Grainne Hurst, CEO of the Betting and Gaming Council, has noted that levy contributions have increased to record levels for the fourth consecutive year, demonstrating the growing long-term investment that regulated betting provides to British horseracing. The comment captures the industry’s preferred framing: a healthy levy proves the symbiotic relationship between betting and racing is functioning. The counterpoint, made by racing’s governing bodies, is that turnover decline threatens long-run sustainability regardless of short-term levy growth.
What the Levy Means for the Punter
The levy does not directly affect your payout. It is not deducted from your winnings or added to your stake. It operates at the operator level, reducing the bookmaker’s retained profit after all customer settlements are complete. In that sense, the punter never sees it.

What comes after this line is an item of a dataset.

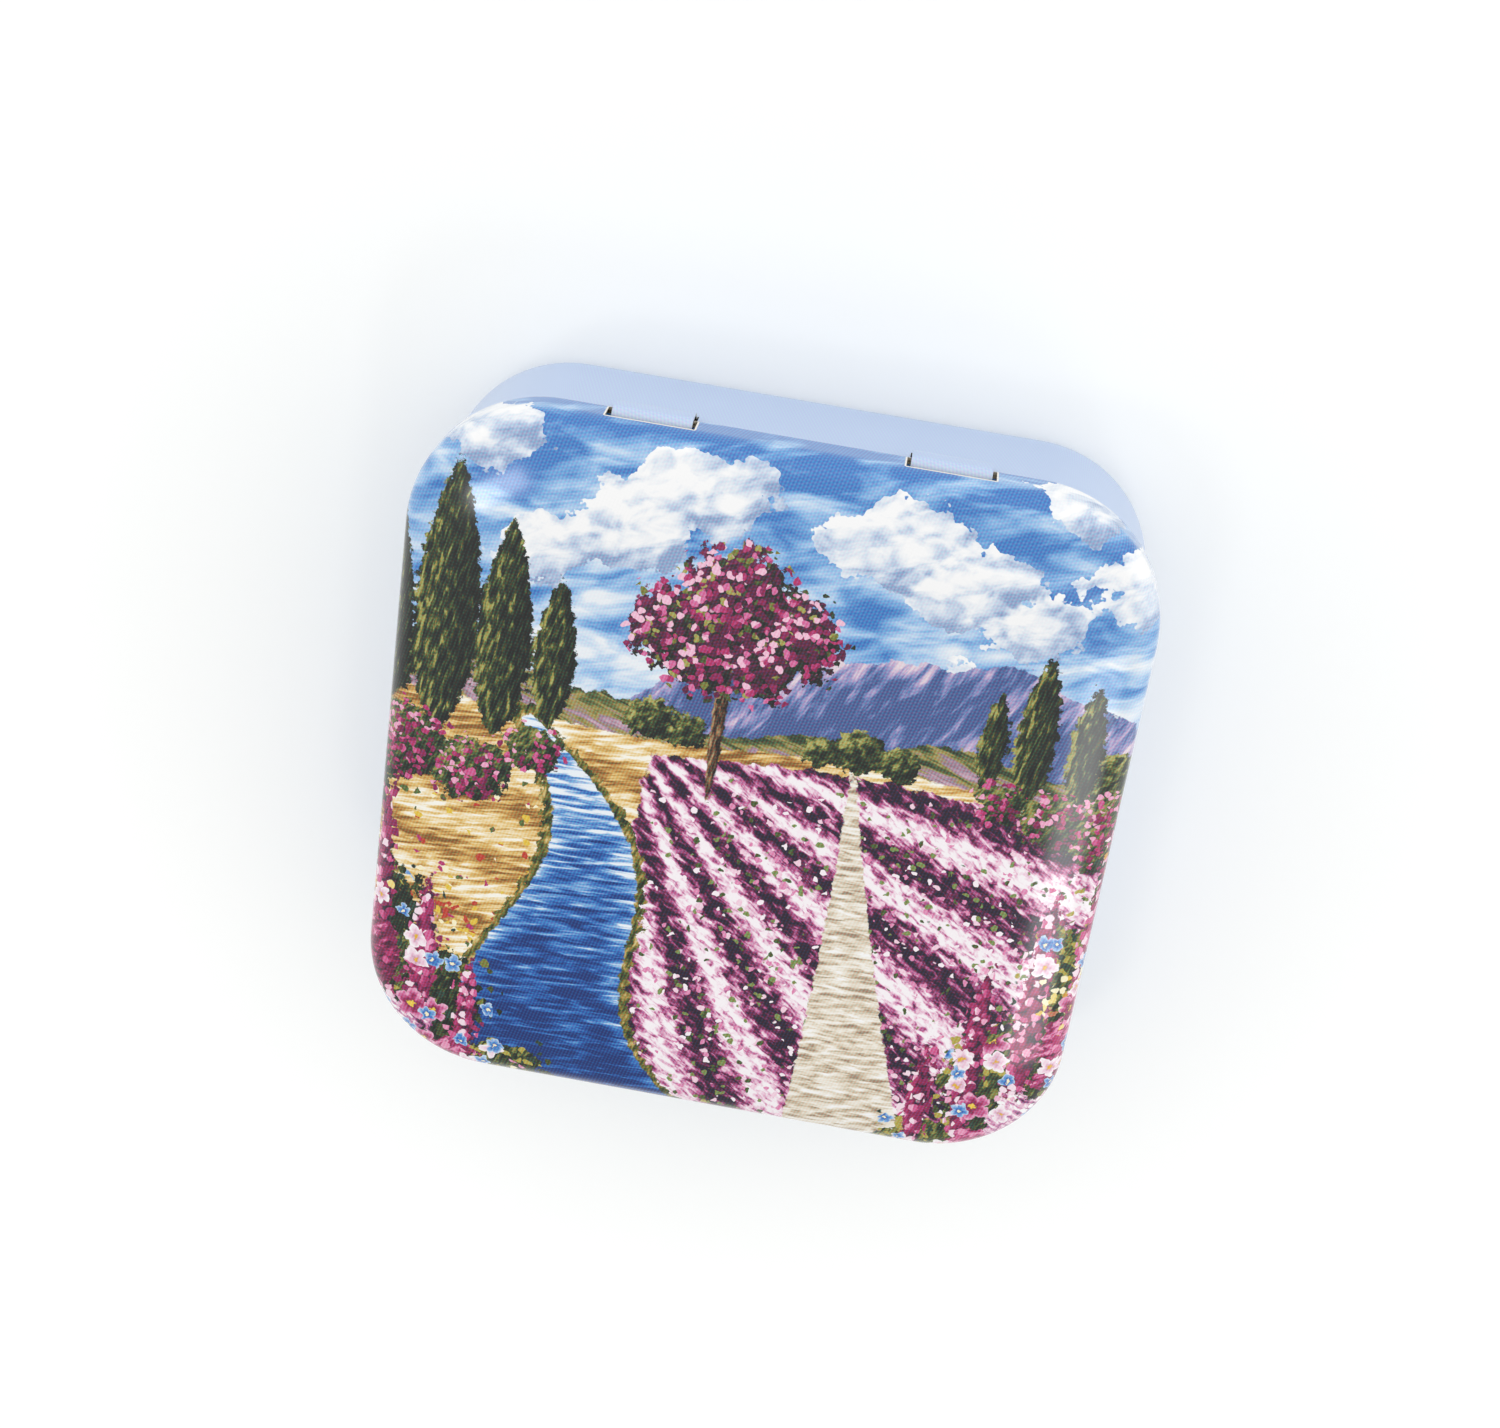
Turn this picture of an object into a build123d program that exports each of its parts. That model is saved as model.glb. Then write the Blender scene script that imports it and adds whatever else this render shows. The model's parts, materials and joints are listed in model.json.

Indirectly, though, the levy shapes the product you bet on. Levy-funded prize money determines how much is at stake in each race, which influences how many trainers enter horses, which determines field sizes, which sets your place terms. A well-funded levy supports larger prize pots, which attract bigger fields, which produce the sixteen-plus runner handicaps that pay four places at one-quarter odds. If the levy were to fall significantly, prize money would follow, fields would shrink, and the generous place terms that make each-way betting attractive would become rarer.
The levy also funds the regulatory infrastructure that makes your bet enforceable. Drug testing, stewards’ inquiries, and form-book integrity are all part of what the levy pays for. Without these, the races you bet on would carry unquantifiable risk — and the odds your bookmaker offers would be less reliable as a reflection of genuine competitive probability.
In short, the levy is the invisible mechanism that connects your each-way stake to the health of the sport it is placed on. It does not change the maths of your individual bet, but it sustains the conditions — field sizes, race quality, market integrity — that make the maths worth doing in the first place.